When markets are normal, builders build. And that’s exactly what’s been going on lately. According to the California Building Industry Association, new housing starts are up year-to-date with 61,361 new single- and multi-family units.
This uptick in building starts signifies a stabilized housing market. But is this as good as it gets? Is this the new normal?
The fact that the National Association of Homebuilders (NAHB) Leading Markets Index (LMI) for Orange County is back to a level not seen since December 2008 leads us to believe that, if it’s not the new normal we’re certainly getting close.

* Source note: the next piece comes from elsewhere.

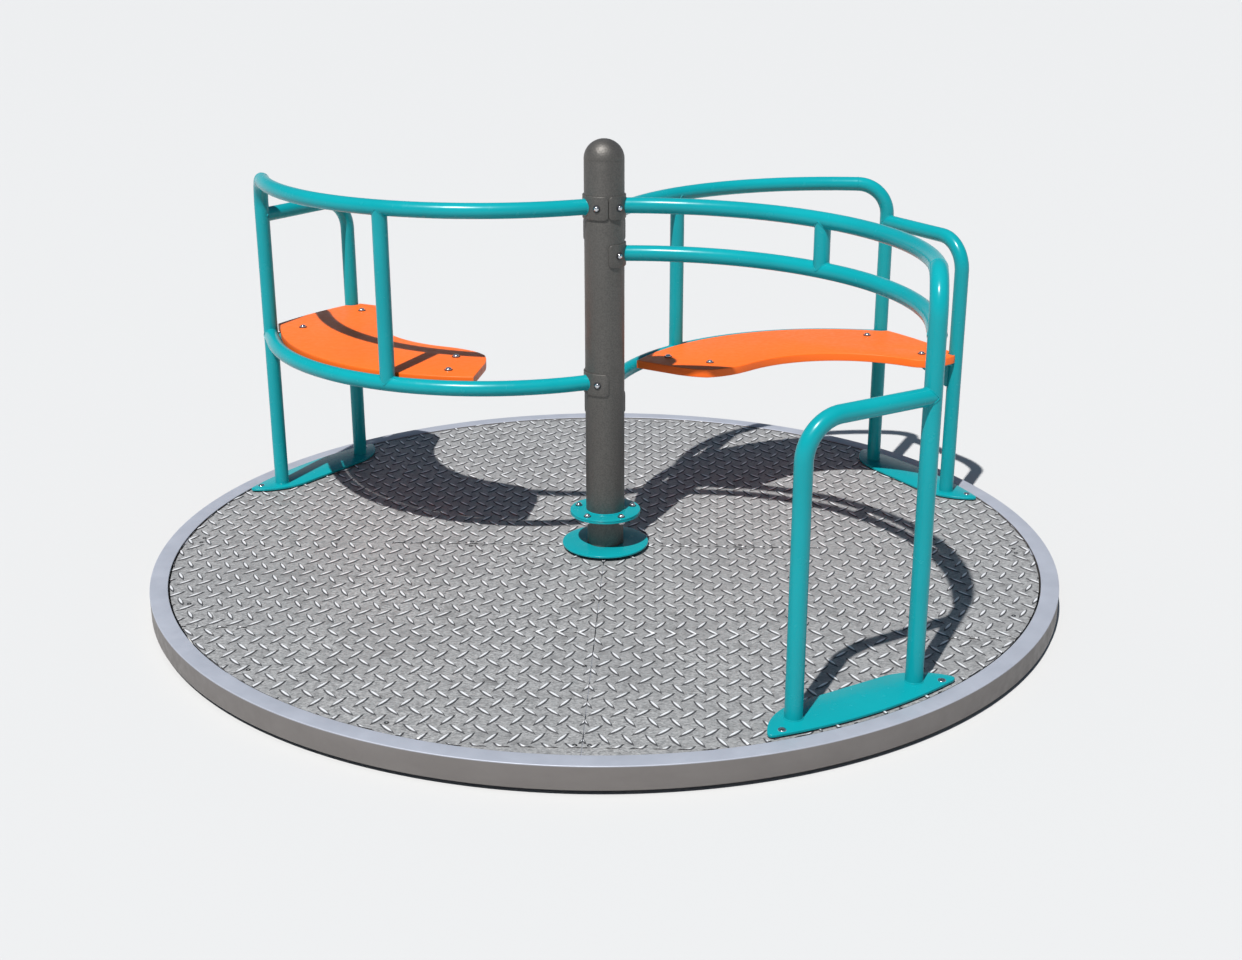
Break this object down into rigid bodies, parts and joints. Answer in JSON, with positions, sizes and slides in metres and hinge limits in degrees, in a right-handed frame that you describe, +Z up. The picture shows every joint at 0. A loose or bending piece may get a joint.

The NAHB says that while recovery is still happening (albeit slowly), one in every six metros is back to “normal.” And a solid 66% of markets are showing year-over-year improvement. This progress isn’t just happening in other parts of the nation. In fact, two Cali metros— Los Angeles and San Jose— made it onto NAHB’s Top 10 LMI list. And with nearly half of all the 350 major metros on the list showing improvement since August, housing’s outlook is perking up.
However, not everyone believes housing is back to its old, cheerful self. In a recent Zillow survey, 40% of respondents said they thought it would take 3-5 more years for housing to reach full recovery status. So while only time will tell if housing has reached its norm, one thing is for sure…key indicators like construction starts are showing it’s heading in the right direction.